— Start —

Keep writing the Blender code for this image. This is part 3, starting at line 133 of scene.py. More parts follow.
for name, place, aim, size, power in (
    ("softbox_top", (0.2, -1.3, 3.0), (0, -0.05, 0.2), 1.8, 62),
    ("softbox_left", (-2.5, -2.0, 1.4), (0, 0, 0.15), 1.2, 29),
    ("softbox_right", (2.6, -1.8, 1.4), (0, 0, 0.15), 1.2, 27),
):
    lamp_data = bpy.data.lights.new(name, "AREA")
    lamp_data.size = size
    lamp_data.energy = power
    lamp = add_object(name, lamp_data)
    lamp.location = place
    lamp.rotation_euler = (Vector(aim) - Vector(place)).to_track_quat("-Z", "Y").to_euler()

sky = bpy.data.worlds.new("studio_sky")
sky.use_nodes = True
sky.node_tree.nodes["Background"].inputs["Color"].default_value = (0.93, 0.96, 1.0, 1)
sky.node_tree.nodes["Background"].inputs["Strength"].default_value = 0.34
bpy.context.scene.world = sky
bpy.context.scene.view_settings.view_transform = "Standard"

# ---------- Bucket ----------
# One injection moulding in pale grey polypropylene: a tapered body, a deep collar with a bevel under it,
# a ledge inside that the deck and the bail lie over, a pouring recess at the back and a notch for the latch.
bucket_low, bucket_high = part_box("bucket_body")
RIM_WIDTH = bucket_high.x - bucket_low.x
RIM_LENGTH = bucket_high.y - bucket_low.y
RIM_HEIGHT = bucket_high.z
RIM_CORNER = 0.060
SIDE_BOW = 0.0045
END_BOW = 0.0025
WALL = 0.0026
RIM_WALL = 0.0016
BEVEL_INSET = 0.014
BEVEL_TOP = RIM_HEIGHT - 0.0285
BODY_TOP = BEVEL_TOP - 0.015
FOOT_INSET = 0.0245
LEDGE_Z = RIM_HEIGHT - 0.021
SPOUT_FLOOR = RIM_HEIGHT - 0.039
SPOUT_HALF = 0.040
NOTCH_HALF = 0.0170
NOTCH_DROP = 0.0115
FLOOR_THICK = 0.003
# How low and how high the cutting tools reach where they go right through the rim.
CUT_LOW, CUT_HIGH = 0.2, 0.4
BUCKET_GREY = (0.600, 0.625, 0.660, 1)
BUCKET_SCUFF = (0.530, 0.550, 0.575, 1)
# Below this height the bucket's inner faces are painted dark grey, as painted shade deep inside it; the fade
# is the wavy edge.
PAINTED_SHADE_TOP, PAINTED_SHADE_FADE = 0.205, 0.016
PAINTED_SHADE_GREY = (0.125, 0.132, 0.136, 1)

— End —

The request: Reproduce the material above without altering a single character.

Written answer:
Keep writing the Blender code for this image. This is part 3, starting at line 133 of scene.py. More parts follow.
for name, place, aim, size, power in (
    ("softbox_top", (0.2, -1.3, 3.0), (0, -0.05, 0.2), 1.8, 62),
    ("softbox_left", (-2.5, -2.0, 1.4), (0, 0, 0.15), 1.2, 29),
    ("softbox_right", (2.6, -1.8, 1.4), (0, 0, 0.15), 1.2, 27),
):
    lamp_data = bpy.data.lights.new(name, "AREA")
    lamp_data.size = size
    lamp_data.energy = power
    lamp = add_object(name, lamp_data)
    lamp.location = place
    lamp.rotation_euler = (Vector(aim) - Vector(place)).to_track_quat("-Z", "Y").to_euler()

sky = bpy.data.worlds.new("studio_sky")
sky.use_nodes = True
sky.node_tree.nodes["Background"].inputs["Color"].default_value = (0.93, 0.96, 1.0, 1)
sky.node_tree.nodes["Background"].inputs["Strength"].default_value = 0.34
bpy.context.scene.world = sky
bpy.context.scene.view_settings.view_transform = "Standard"

# ---------- Bucket ----------
# One injection moulding in pale grey polypropylene: a tapered body, a deep collar with a bevel under it,
# a ledge inside that the deck and the bail lie over, a pouring recess at the back and a notch for the latch.
bucket_low, bucket_high = part_box("bucket_body")
RIM_WIDTH = bucket_high.x - bucket_low.x
RIM_LENGTH = bucket_high.y - bucket_low.y
RIM_HEIGHT = bucket_high.z
RIM_CORNER = 0.060
SIDE_BOW = 0.0045
END_BOW = 0.0025
WALL = 0.0026
RIM_WALL = 0.0016
BEVEL_INSET = 0.014
BEVEL_TOP = RIM_HEIGHT - 0.0285
BODY_TOP = BEVEL_TOP - 0.015
FOOT_INSET = 0.0245
LEDGE_Z = RIM_HEIGHT - 0.021
SPOUT_FLOOR = RIM_HEIGHT - 0.039
SPOUT_HALF = 0.040
NOTCH_HALF = 0.0170
NOTCH_DROP = 0.0115
FLOOR_THICK = 0.003
# How low and how high the cutting tools reach where they go right through the rim.
CUT_LOW, CUT_HIGH = 0.2, 0.4
BUCKET_GREY = (0.600, 0.625, 0.660, 1)
BUCKET_SCUFF = (0.530, 0.550, 0.575, 1)
# Below this height the bucket's inner faces are painted dark grey, as painted shade deep inside it; the fade
# is the wavy edge.
PAINTED_SHADE_TOP, PAINTED_SHADE_FADE = 0.205, 0.016
PAINTED_SHADE_GREY = (0.125, 0.132, 0.136, 1)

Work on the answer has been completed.